TASK OBJECTIVE >> Repeat each line exactly, leaving nothing out.

AVAILABLE DATA >>

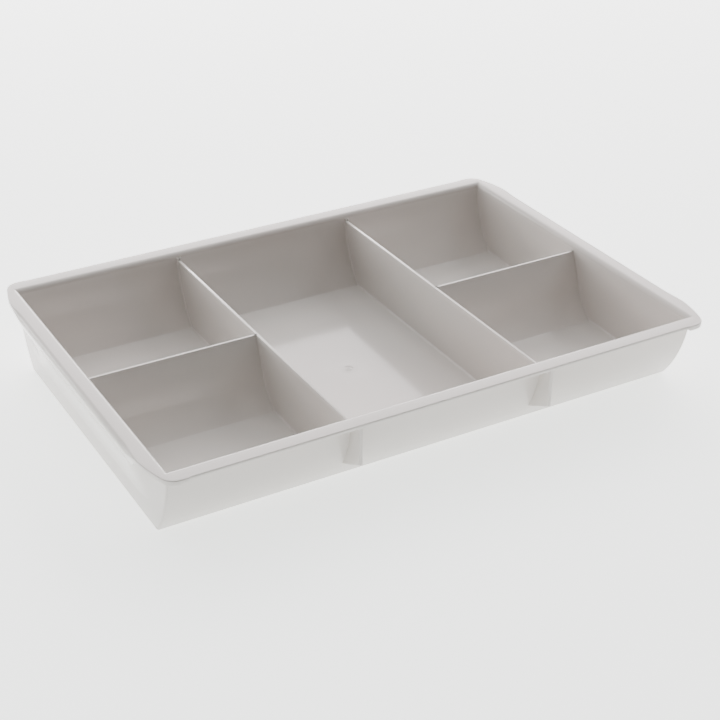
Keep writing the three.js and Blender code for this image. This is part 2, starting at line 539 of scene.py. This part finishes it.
def noise(tree: bpy.types.NodeTree, place, scale: float, detail: float) -> bpy.types.NodeSocket:
    """Adds a noise texture at a place and returns its value."""
    node = tree.nodes.new("ShaderNodeTexNoise")
    node.inputs["Scale"].default_value = scale
    node.inputs["Detail"].default_value = detail
    tree.links.new(place, node.inputs["Vector"])
    return node.outputs["Fac"]


def flow_group() -> bpy.types.NodeTree:
    """Group for the drift of colour in the melt and the pale rings that it leaves round the gate."""
    tree, given, result = new_shader_group(
        "melt_flow",
        [
            ("Position", "NodeSocketVector", (0, 0, 0)),
            ("Base", "NodeSocketColor", (0.6, 0.6, 0.6, 1)),
            ("Warm", "NodeSocketColor", (0.6, 0.6, 0.6, 1)),
            ("Cool", "NodeSocketColor", (0.6, 0.6, 0.6, 1)),
            ("Halo", "NodeSocketFloat", 0.3),
        ],
        [("Colour", "NodeSocketColor"), ("Halo Mask", "NodeSocketFloat")],
    )
    links = tree.links
    broad = noise(tree, given.outputs["Position"], 7.0, 2.0)
    cloudy = noise(tree, given.outputs["Position"], 42.0, 4.0)
    drift = math_node(tree, "MULTIPLY_ADD", cloudy, 0.35)
    links.new(broad, drift.node.inputs[2])
    tone = tree.nodes.new("ShaderNodeMapRange")
    tone.inputs["From Min"].default_value = 0.45
    tone.inputs["From Max"].default_value = 0.9
    links.new(drift, tone.inputs["Value"])
    warm = tree.nodes.new("ShaderNodeMix")
    warm.data_type = "RGBA"
    links.new(tone.outputs["Result"], warm.inputs["Factor"])
    links.new(given.outputs["Cool"], warm.inputs["A"])
    links.new(given.outputs["Warm"], warm.inputs["B"])
    blend = tree.nodes.new("ShaderNodeMix")
    blend.data_type = "RGBA"
    blend.inputs["Factor"].default_value = 0.55
    links.new(given.outputs["Base"], blend.inputs["A"])
    links.new(warm.outputs["Result"], blend.inputs["B"])
    flat = tree.nodes.new("ShaderNodeVectorMath")
    flat.operation = "MULTIPLY"
    flat.inputs[1].default_value = (1.0, 1.0, 0.0)
    links.new(given.outputs["Position"], flat.inputs[0])
    length = tree.nodes.new("ShaderNodeVectorMath")
    length.operation = "LENGTH"
    links.new(flat.outputs["Vector"], length.inputs[0])
    near = tree.nodes.new("ShaderNodeMapRange")
    near.interpolation_type = "SMOOTHSTEP"
    near.inputs["From Min"].default_value = 0.022
    near.inputs["From Max"].default_value = 0.003
    links.new(length.outputs["Value"], near.inputs["Value"])
    ragged = math_node(tree, "MULTIPLY", near.outputs["Result"], cloudy)
    mask = math_node(tree, "MULTIPLY", ragged, given.outputs["Halo"])
    paler = tree.nodes.new("ShaderNodeMix")
    paler.data_type = "RGBA"
    paler.inputs["B"].default_value = (0.80, 0.77, 0.75, 1)
    links.new(mask, paler.inputs["Factor"])
    links.new(blend.outputs["Result"], paler.inputs["A"])
    links.new(paler.outputs["Result"], result.inputs["Colour"])
    links.new(mask, result.inputs["Halo Mask"])
    return tree


def surface_group() -> bpy.types.NodeTree:
    """Group for the fine moulded grain, the handling marks and the mask of convex edges that carries the
    painted edge highlight.
    """
    tree, given, result = new_shader_group(
        "moulded_surface",
        [
            ("Position", "NodeSocketVector", (0, 0, 0)),
            ("Grain", "NodeSocketFloat", 0.1),
            ("Roughness", "NodeSocketFloat", 0.45),
        ],
        [
            ("Normal", "NodeSocketVector"),
            ("Roughness", "NodeSocketFloat"),
            ("Edge Highlight Mask", "NodeSocketFloat"),
        ],
    )
    links = tree.links
    grain = noise(tree, given.outputs["Position"], 1500.0, 3.0)
    ripple = noise(tree, given.outputs["Position"], 26.0, 2.0)
    smear = noise(tree, given.outputs["Position"], 90.0, 5.0)
    wave = tree.nodes.new("ShaderNodeBump")
    wave.inputs["Strength"].default_value = 0.12
    wave.inputs["Distance"].default_value = 0.0008
    links.new(ripple, wave.inputs["Height"])
    bump = tree.nodes.new("ShaderNodeBump")
    bump.inputs["Distance"].default_value = 0.00006
    links.new(given.outputs["Grain"], bump.inputs["Strength"])
    links.new(grain, bump.inputs["Height"])
    links.new(wave.outputs["Normal"], bump.inputs["Normal"])
    links.new(bump.outputs["Normal"], result.inputs["Normal"])
    varied = math_node(tree, "MULTIPLY_ADD", smear, 0.14)
    links.new(given.outputs["Roughness"], varied.node.inputs[2])
    links.new(math_node(tree, "SUBTRACT", varied, 0.07), result.inputs["Roughness"])
    # Convex edges picked out by pointiness: the mask for the painted highlight along the edges.
    shape = tree.nodes.new("ShaderNodeNewGeometry")
    edge = tree.nodes.new("ShaderNodeMapRange")
    edge.inputs["From Min"].default_value = 0.53
    edge.inputs["From Max"].default_value = 0.62
    links.new(shape.outputs["Pointiness"], edge.inputs["Value"])
    links.new(edge.outputs["Result"], result.inputs["Edge Highlight Mask"])
    return tree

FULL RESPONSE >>
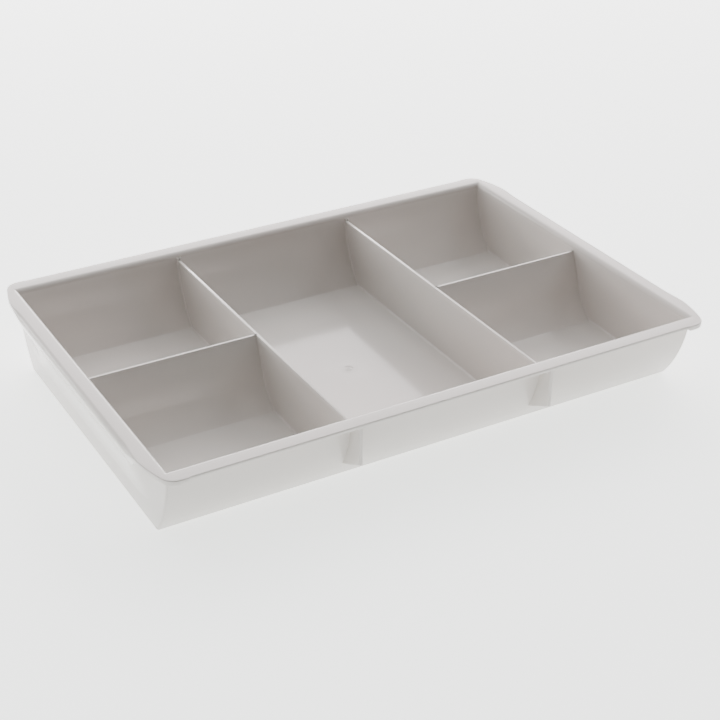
Keep writing the three.js and Blender code for this image. This is part 2, starting at line 539 of scene.py. This part finishes it.
def noise(tree: bpy.types.NodeTree, place, scale: float, detail: float) -> bpy.types.NodeSocket:
    """Adds a noise texture at a place and returns its value."""
    node = tree.nodes.new("ShaderNodeTexNoise")
    node.inputs["Scale"].default_value = scale
    node.inputs["Detail"].default_value = detail
    tree.links.new(place, node.inputs["Vector"])
    return node.outputs["Fac"]


def flow_group() -> bpy.types.NodeTree:
    """Group for the drift of colour in the melt and the pale rings that it leaves round the gate."""
    tree, given, result = new_shader_group(
        "melt_flow",
        [
            ("Position", "NodeSocketVector", (0, 0, 0)),
            ("Base", "NodeSocketColor", (0.6, 0.6, 0.6, 1)),
            ("Warm", "NodeSocketColor", (0.6, 0.6, 0.6, 1)),
            ("Cool", "NodeSocketColor", (0.6, 0.6, 0.6, 1)),
            ("Halo", "NodeSocketFloat", 0.3),
        ],
        [("Colour", "NodeSocketColor"), ("Halo Mask", "NodeSocketFloat")],
    )
    links = tree.links
    broad = noise(tree, given.outputs["Position"], 7.0, 2.0)
    cloudy = noise(tree, given.outputs["Position"], 42.0, 4.0)
    drift = math_node(tree, "MULTIPLY_ADD", cloudy, 0.35)
    links.new(broad, drift.node.inputs[2])
    tone = tree.nodes.new("ShaderNodeMapRange")
    tone.inputs["From Min"].default_value = 0.45
    tone.inputs["From Max"].default_value = 0.9
    links.new(drift, tone.inputs["Value"])
    warm = tree.nodes.new("ShaderNodeMix")
    warm.data_type = "RGBA"
    links.new(tone.outputs["Result"], warm.inputs["Factor"])
    links.new(given.outputs["Cool"], warm.inputs["A"])
    links.new(given.outputs["Warm"], warm.inputs["B"])
    blend = tree.nodes.new("ShaderNodeMix")
    blend.data_type = "RGBA"
    blend.inputs["Factor"].default_value = 0.55
    links.new(given.outputs["Base"], blend.inputs["A"])
    links.new(warm.outputs["Result"], blend.inputs["B"])
    flat = tree.nodes.new("ShaderNodeVectorMath")
    flat.operation = "MULTIPLY"
    flat.inputs[1].default_value = (1.0, 1.0, 0.0)
    links.new(given.outputs["Position"], flat.inputs[0])
    length = tree.nodes.new("ShaderNodeVectorMath")
    length.operation = "LENGTH"
    links.new(flat.outputs["Vector"], length.inputs[0])
    near = tree.nodes.new("ShaderNodeMapRange")
    near.interpolation_type = "SMOOTHSTEP"
    near.inputs["From Min"].default_value = 0.022
    near.inputs["From Max"].default_value = 0.003
    links.new(length.outputs["Value"], near.inputs["Value"])
    ragged = math_node(tree, "MULTIPLY", near.outputs["Result"], cloudy)
    mask = math_node(tree, "MULTIPLY", ragged, given.outputs["Halo"])
    paler = tree.nodes.new("ShaderNodeMix")
    paler.data_type = "RGBA"
    paler.inputs["B"].default_value = (0.80, 0.77, 0.75, 1)
    links.new(mask, paler.inputs["Factor"])
    links.new(blend.outputs["Result"], paler.inputs["A"])
    links.new(paler.outputs["Result"], result.inputs["Colour"])
    links.new(mask, result.inputs["Halo Mask"])
    return tree


def surface_group() -> bpy.types.NodeTree:
    """Group for the fine moulded grain, the handling marks and the mask of convex edges that carries the
    painted edge highlight.
    """
    tree, given, result = new_shader_group(
        "moulded_surface",
        [
            ("Position", "NodeSocketVector", (0, 0, 0)),
            ("Grain", "NodeSocketFloat", 0.1),
            ("Roughness", "NodeSocketFloat", 0.45),
        ],
        [
            ("Normal", "NodeSocketVector"),
            ("Roughness", "NodeSocketFloat"),
            ("Edge Highlight Mask", "NodeSocketFloat"),
        ],
    )
    links = tree.links
    grain = noise(tree, given.outputs["Position"], 1500.0, 3.0)
    ripple = noise(tree, given.outputs["Position"], 26.0, 2.0)
    smear = noise(tree, given.outputs["Position"], 90.0, 5.0)
    wave = tree.nodes.new("ShaderNodeBump")
    wave.inputs["Strength"].default_value = 0.12
    wave.inputs["Distance"].default_value = 0.0008
    links.new(ripple, wave.inputs["Height"])
    bump = tree.nodes.new("ShaderNodeBump")
    bump.inputs["Distance"].default_value = 0.00006
    links.new(given.outputs["Grain"], bump.inputs["Strength"])
    links.new(grain, bump.inputs["Height"])
    links.new(wave.outputs["Normal"], bump.inputs["Normal"])
    links.new(bump.outputs["Normal"], result.inputs["Normal"])
    varied = math_node(tree, "MULTIPLY_ADD", smear, 0.14)
    links.new(given.outputs["Roughness"], varied.node.inputs[2])
    links.new(math_node(tree, "SUBTRACT", varied, 0.07), result.inputs["Roughness"])
    # Convex edges picked out by pointiness: the mask for the painted highlight along the edges.
    shape = tree.nodes.new("ShaderNodeNewGeometry")
    edge = tree.nodes.new("ShaderNodeMapRange")
    edge.inputs["From Min"].default_value = 0.53
    edge.inputs["From Max"].default_value = 0.62
    links.new(shape.outputs["Pointiness"], edge.inputs["Value"])
    links.new(edge.outputs["Result"], result.inputs["Edge Highlight Mask"])
    return tree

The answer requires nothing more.